Tout alla bien jusqu’à janvier 2005, quand Tujin annonça leur mariage. Ses enfants objectèrent : il ne fallait pas confondre torchons villageois et serviettes citadines. Tujin et Hehua passèrent outre, se marièrent et pour échapper au clan, déménagèrent dans sa seconde maisonnette qu’il possédait. Toutefois, Hehua restait blessée, s’étant découverte acceptée à la vaisselle, mais non dans la famille. L’orage éclata en avril le jour du Qingming (lumière pure), l’équivalent de notre Toussaint : Tujin demanda à Hehua d’acheter un paquet de «monnaie de l’enfer» à brûler sur la tombe de sa défunte. Elle refusa et comme il insistait, elle retourna chez elle, honorer la mémoire de son propre mari. De retour un mois plus tard, la blessure restait béante et les mots aigres fusaient. Alors, c’est Tujin qui fit sa valise, Hehua refusant de quitter la maison… Le juge vient d’accorder à Tujin le divorce, en offrant à Hehua la maison et un petit chèque de 4000¥.

Elle gagne peu de chose, au vu de ce que tous deux perdent, le rêve du vieux cheval qui reconnaît l’étape (老马恋栈 lao ma lian zhan), les retrouvailles de l’amour d’enfance dans toute sa force et pureté. Il n’avait aucune chance, ayant trouvé contre lui les morts et les enfants, ligués. Il leur fallait rappeler aux vieillards ce pauvre truisme : avant d’être à soi-même, en Chine, on est au clan !

 

Spectacle bizarre à Changchun (Jilin) le 20/6 : 2 heures durant, 20 vieillards des deux sexes, attelés à des cordes, dos cassés, perclus de rhumatismes, traînèrent dans la ville une des voitures les plus chères au monde.

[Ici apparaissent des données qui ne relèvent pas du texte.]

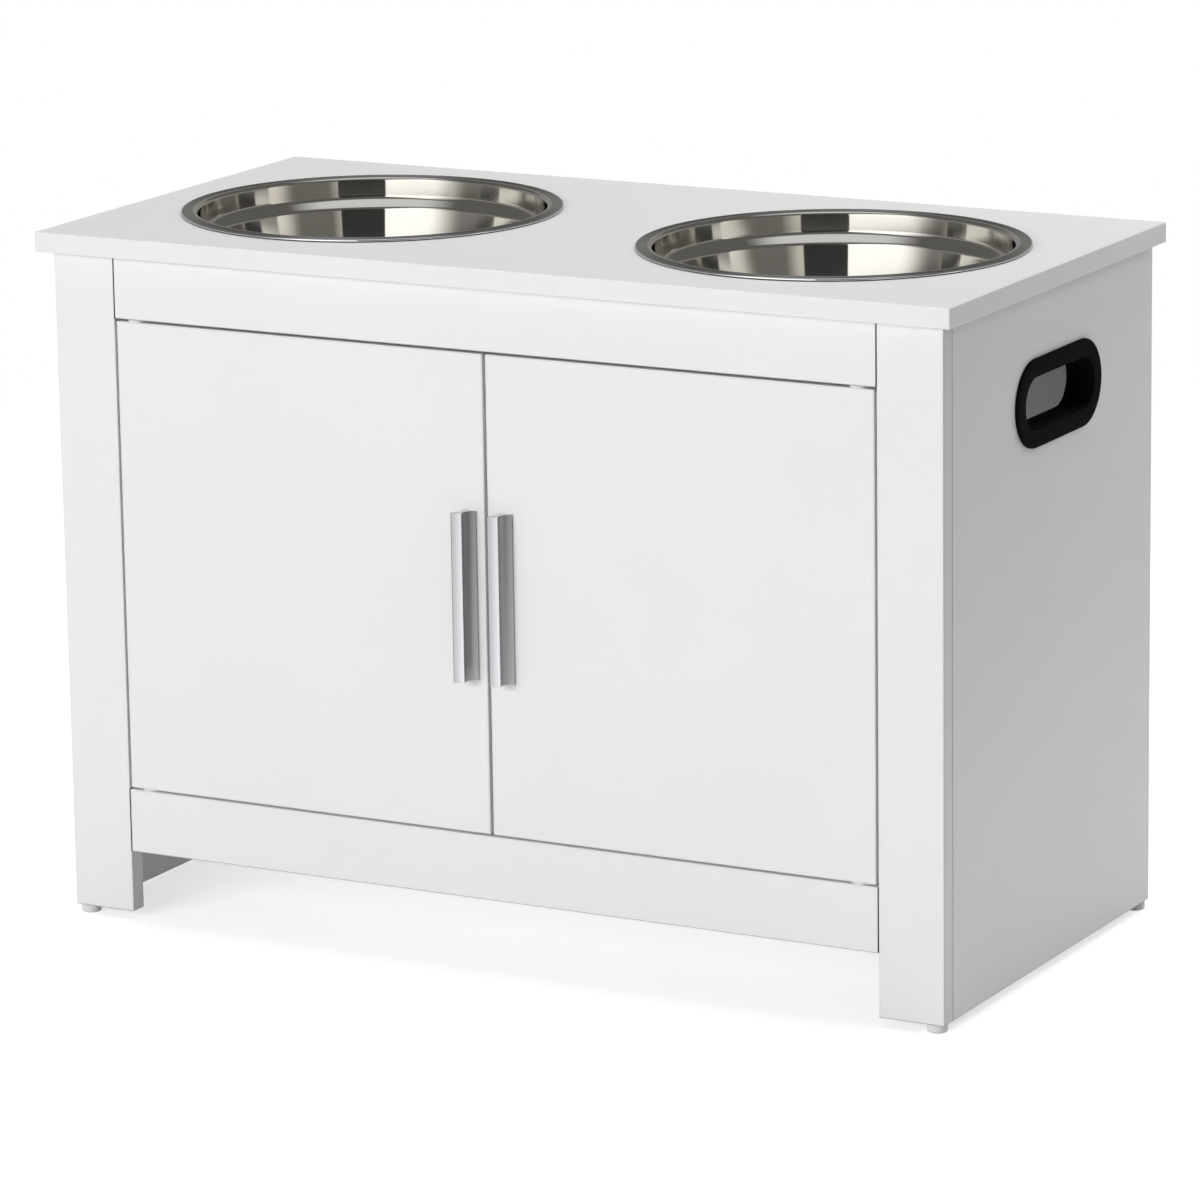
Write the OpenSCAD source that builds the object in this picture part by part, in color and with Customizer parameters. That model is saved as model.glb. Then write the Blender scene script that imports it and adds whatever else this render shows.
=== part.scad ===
// Elevated dog feeder with storage: a white laminated cabinet on four glides,
// with two inset doors, two lift-out steel bowls and a moulded hand-hole in
// each side. Millimetres. X runs to the right, Y to the back and Z up. The
// origin is on the floor under the centre of the top board.

/* [Cabinet] */
// Width of the top board
top_w = 600; // [590:2:660]
// Depth of the top board
top_d = 300; // [290:2:340]
// Height from the floor to the upper face of the top board
total_h = 421; // [400:1:480]
// Thickness of every laminated board
board = 12; // [12:0.5:14]
// How far the top board stands out past each side
side_overhang = 8; // [4:1:16]
// How far the top board stands out past the front frame
front_overhang = 8.5; // [4:0.5:16]
// How far the top board stands out past the back edges of the sides
back_overhang = 1.5; // [0:0.5:6]
// Radius to which every board edge is eased
ease = 0.6; // [0.3:0.1:1]

/* [Front frame] */
// Width of a stile
stile_w = 41; // [36:1:60]
// Height of the rail over the doors
top_rail_h = 38; // [36:1:60]
// Height of the rail under the doors
bottom_rail_h = 39; // [38:1:60]
// Height of the open space under the bottom rail, from the stiles' feet up
plinth_gap = 38; // [20:1:60]
// Fine gap that shows between a rail's end and its stile
rail_gap = 0.4; // [0:0.1:0.6]

/* [Doors] */
// Gap between a door and its stile
hinge_gap = 1.5; // [1.4:0.1:3]
// Gap between the two doors
meeting_gap = 2; // [1.6:0.1:4]
// Gap over and under a door, which the bush flanges fill
end_gap = 1.3; // [1.2:0.1:2]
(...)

Tout avait débuté en ’05. L’ex-employeur d’Etat, la CCMIF(matériel météorologiques) était cédée au privé qui devait verser 120.000² de primes de départ (1000 mises à pied) et 50.000 de retraites- avant mai 2006. En garantie aux vieux, une Mercedes 600 était hypothéquée. On devine la suite : à vingt -dix aux cordages, dix en soutien, de leurs égrotantes forces morales et physiques, les vieux tractèrent l’automobile jusqu’au centre de contrôle technique chargé de l’expertiser et de l’évaluer.

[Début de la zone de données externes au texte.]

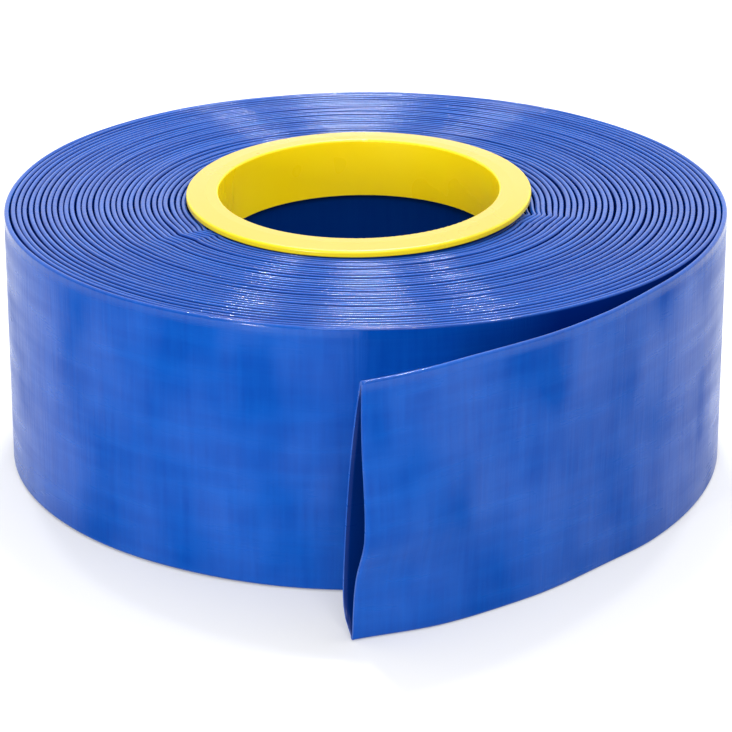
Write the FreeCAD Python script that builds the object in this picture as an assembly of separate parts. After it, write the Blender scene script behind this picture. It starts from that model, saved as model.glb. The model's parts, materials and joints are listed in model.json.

Incrédules, les mécanos s’enquirent de la raison pour laquelle ces ancêtres s’étaient imposés 2h de calvaire par 30°C, au lieu de s’offrir une course luxueuse et plaisante de 5 minutes. Ingénument, ils répliquèrent que le réservoir était vide, et qu’ils n’avaient pas le permis.

Nonobstant sa douce simplicité, le groupe démontra qu’il n’était pas si bête, mais pratiquait une forme efficace de résistance.

Ils avaient le bonheur de lutter collectivement pour leur mieux-être, comme en leur jeunesse : en révolution, la pratique est aussi importante que le but !

Sur un dazibao à la fenêtre, ils révélaient qu’il s’agissait d’une saisie pour dette : tout en rondeur, ils dénonçaient l’égoïsme des planqués du Parti qui un an plus tôt, roulaient carrosse, sans se soucier des misères des prolos à leur charge. Et nul cadre n’avait à objecter : ils étaient inoffensifs, et dans leur droit !

Enfin, proposant à gauche et à droite leur question aux gens, s’ils voulaient acheter la Mercedes, leurs chances d’aboutir étaient infinitésimales, mais un autre résultat était recherché : apitoyer les foules, faire venir les journalistes – comme il advint !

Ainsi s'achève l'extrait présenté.